Monday’s Le Monde (brief p10 and website) reported that Conseil d’Etat, France's highest administrative court, has received a complaint requesting the ban of aluminium adjuvants in vaccines, filed by a lawyer on behalf of about 3,000 people.
The request has already been rejected by French healthcare minister Agnès Buzyn, which pushed for the group of people to go to court.
The newspaper said that scientific studies have given mixed conclusions about the safety of those adjuvants, while the authorities insist they are not dangerous.

Advicenne raises 27 million euros in flotation

Thursday’s Le Monde (Economy and Enterprises supplement, brief p4) and La Tribune (website) reported that French biotech Advicenne has raised 27 million euros in its public listing on Euronext Paris.
This sum is slightly lower than the target set by the company of 30 million euros, noted La Tribune (APMHE 55466).

Viagra to be sold without prescription in UK

On Monday, Le Parisien (brief p19) reported on the over-the-counter (OTC) switch of Pfizer’s Viagra in the UK as reported last week by APMHE (APMHE 55816).

Nestlé and Stada interested by Merck KGaA OTC business

Monday’s Le Figaro (brief p32) noted Nestlé and Stada are interested in buying the OTC business of Merck KGaA (APMHE 55878).
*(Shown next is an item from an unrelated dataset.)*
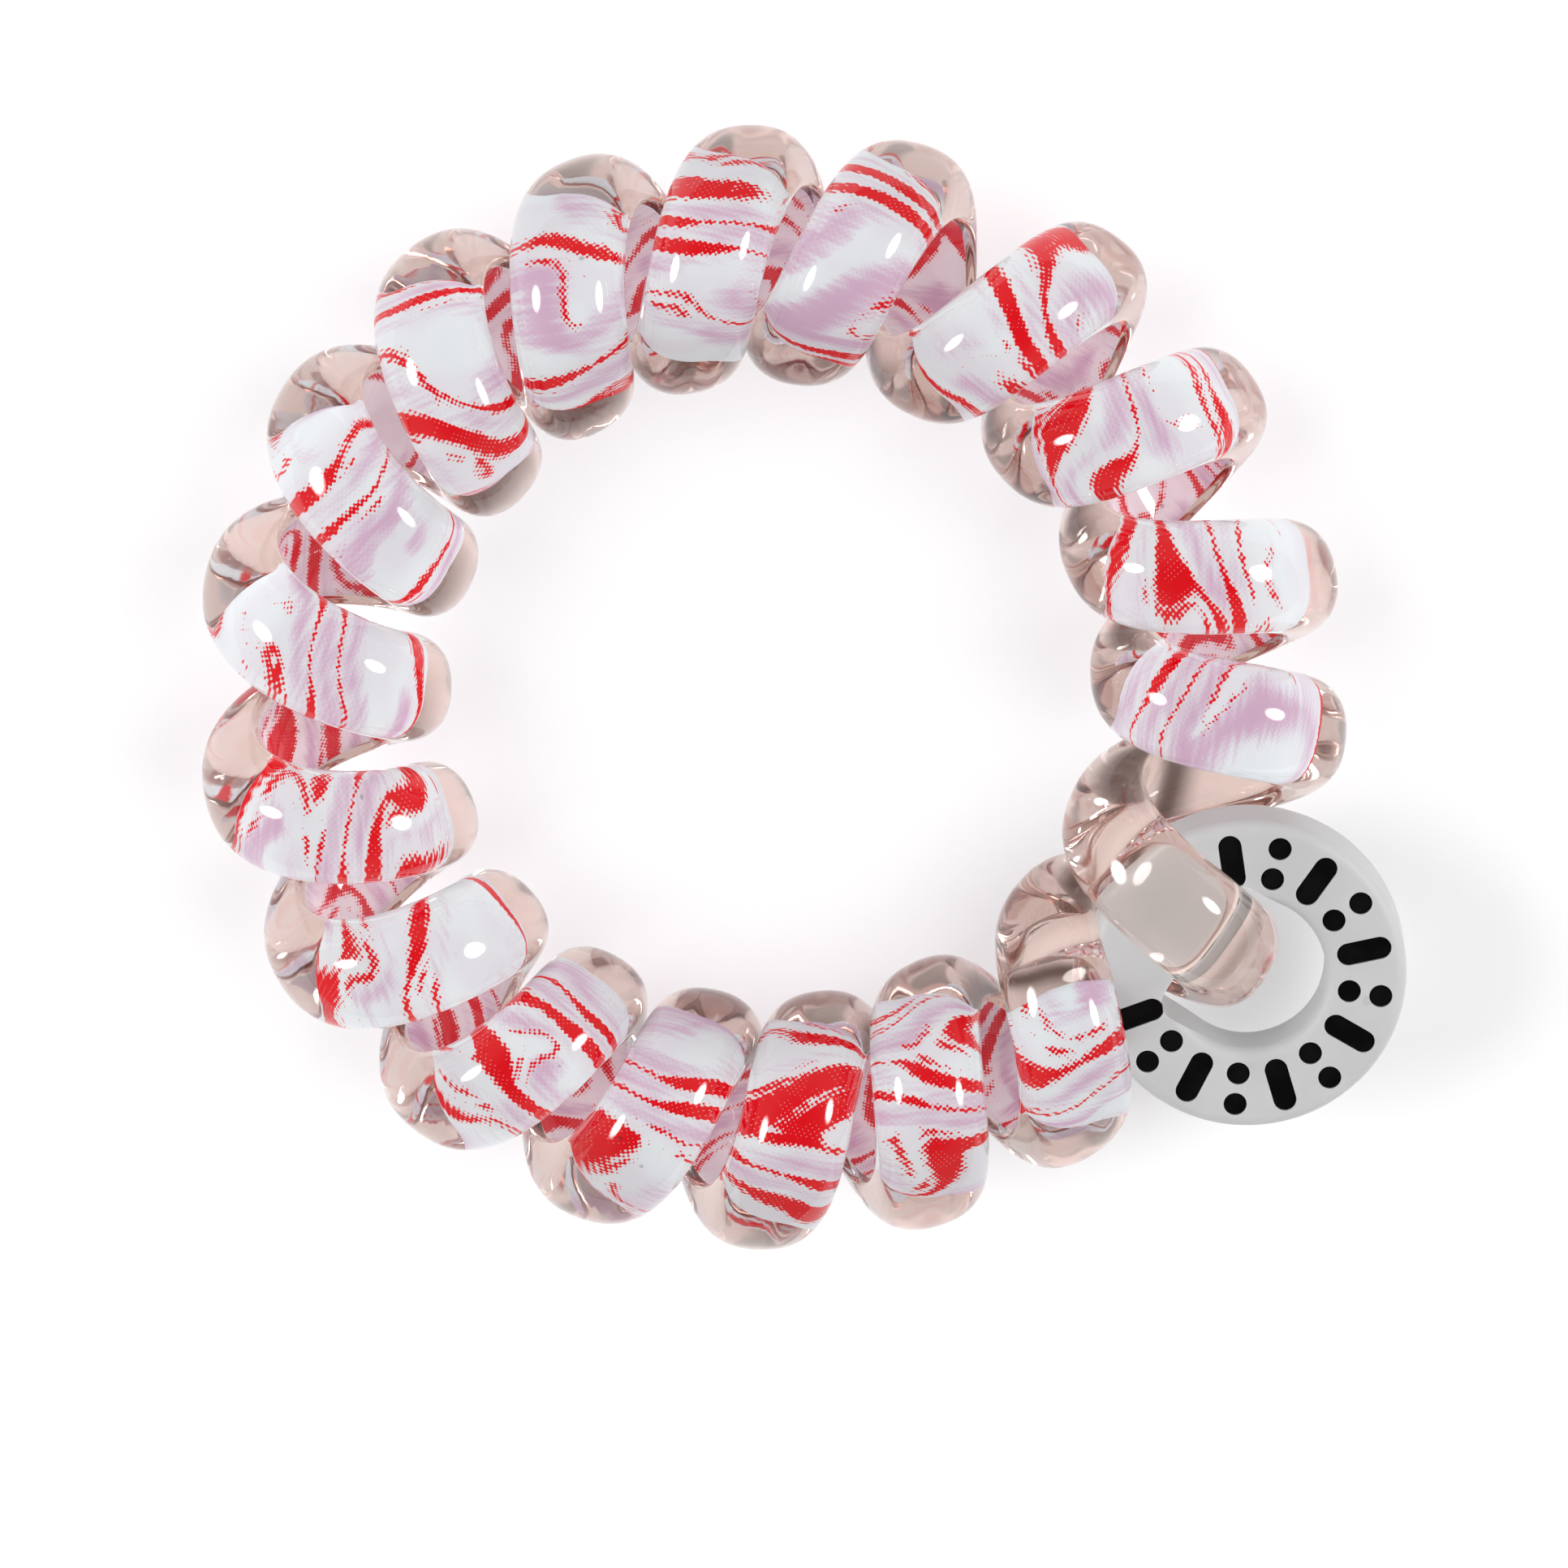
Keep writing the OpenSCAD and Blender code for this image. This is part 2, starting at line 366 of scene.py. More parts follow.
class Groups:
    """The effects that several materials share, each one node group that is built once."""

    HEIGHT_SHARES = (0.6, 0.4)
    PATCH_EDGES = (0.35, 0.65)
    LEAST_SPECK = 0.05
    SPECK_SPREAD = 0.16

    def __init__(self) -> None:
        """Starts with no group built."""
        self._built: dict[str, bpy.types.NodeTree] = {}

    def place(self, tree: Tree, name: str, inputs: dict) -> bpy.types.Node:
        """Puts a group into a tree, and builds it if it is new.

        Args:
            tree: The tree that takes the group.
            name: The name of one of this class's group methods.
            inputs: Values or sockets for the group's inputs, by name.

        Returns:
            The group node.
        """
        if name not in self._built:
            self._built[name] = getattr(self, name)()
        return tree.add("ShaderNodeGroup", inputs, node_tree=self._built[name])

    @staticmethod
    def _new(name: str, inputs: dict, outputs: tuple) -> tuple:
        """Makes an empty group with its sockets.

        Args:
            name: The group's name.
            inputs: The kind of each input socket, by name.
            outputs: The names of its output sockets, which are numbers.

        Returns:
            The group's Tree, its input node and its output node.
        """
        tree = bpy.data.node_groups.new(name, "ShaderNodeTree")
        for key, kind in inputs.items():
            tree.interface.new_socket(name=key, in_out="INPUT", socket_type="NodeSocket" + kind)
        for key in outputs:
            tree.interface.new_socket(name=key, in_out="OUTPUT", socket_type="NodeSocketFloat")
        return Tree(tree), tree.nodes.new("NodeGroupInput"), tree.nodes.new("NodeGroupOutput")

    def halftone(self) -> bpy.types.NodeTree:
        """Builds a screen of staggered dots: the cosine along times the cosine across, from -1 to 1.

        Returns:
            The group, with the dots' spacing along and across as inputs.
        """
        inputs = {"Place": "Vector", "Along": "Float", "Across": "Float"}
        t, given, made = self._new("halftone", inputs, ("Screen",))
        x, y, _ = t.parts(given.outputs["Place"])
        waves = [
            t.math("COSINE", t.times(t.math("DIVIDE", value, given.outputs[key]), 2 * math.pi))
            for value, key in ((x, "Along"), (y, "Across"))
        ]
        t.join(t.times(*waves), made.inputs[0])
        return t.tree

    def grain(self) -> bpy.types.NodeTree:
        """Builds a fine uneven surface: a broad and a fine noise as one height, and the broad one's patches.

        Returns:
            The group, with the two noises' scales as inputs.
        """
        inputs = {"Place": "Vector", "Broad": "Float", "Fine": "Float"}
        t, given, made = self._new("grain", inputs, ("Height", "Patches"))
        place = given.outputs["Place"]
        broad = t.noise(place, given.outputs["Broad"], 3.0, space="3D").outputs[0]
        fine = t.noise(place, given.outputs["Fine"], 4.0, 0.6, "3D").outputs[0]
        height = t.total(*(t.times(part, share) for part, share in zip((broad, fine), self.HEIGHT_SHARES)))
        t.join(height, made.inputs[0])
        t.join(t.step(broad, *self.PATCH_EDGES), made.inputs[1])
        return t.tree

    def specks(self) -> bpy.types.NodeTree:
        """Builds a mask of sparse round specks: the cells of a Voronoi pattern, of which few hold a dot.

        Returns:
            The group, with the cells' scale and the share that holds a dot as inputs.
        """
        inputs = {"Place": "Vector", "Scale": "Float", "Share": "Float"}
        t, given, made = self._new("specks", inputs, ("Mask",))
        place, scale, share = (given.outputs[key] for key in inputs)
        cells = t.add("ShaderNodeTexVoronoi", {"Vector": place, "Scale": scale})
        colour = t.add("ShaderNodeSeparateColor", {0: cells.outputs["Color"]})
        chosen = t.math("LESS_THAN", colour.outputs[0], share)
        size = t.total(t.times(colour.outputs[1], self.SPECK_SPREAD), self.LEAST_SPECK)
        dot = t.math("LESS_THAN", cells.outputs["Distance"], size)
        t.join(t.times(chosen, dot), made.inputs[0])
        return t.tree

    def swirl(self) -> bpy.types.NodeTree:
        """Builds the print from the swirl pattern and its halftone screen.

        Returns:
            The group, with the masks of the red ink and the lilac wash as outputs.
        """
        t, given, made = self._new("swirl", {"Place": "Vector"}, ("Red", "Lilac"))
        place, pattern = given.outputs["Place"], SwirlPattern()
        along, across = pattern.dots
        screen = self.place(t, "halftone", {"Place": place, "Along": along, "Across": across}).outputs[0]
        for mask, target in zip(pattern.masks(t, place, screen), made.inputs):
            t.join(mask, target)
        return t.tree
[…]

French HTA agency names new board chairman

Friday’s Les Echos (p35) notes that Dominique Le Gudulec has been appointed chairman of the board of French HTA agency HAS (Haute autorité de la santé), succeeding Agnès Buzyn, current health minister.
HAS is notably responsible for the negotiation of reimbursement prices of medicines and medical devices. Dominique Le Gudulec was until now manager of the Nuclear Medicine and Biophysic department in Bichat hospital in Paris.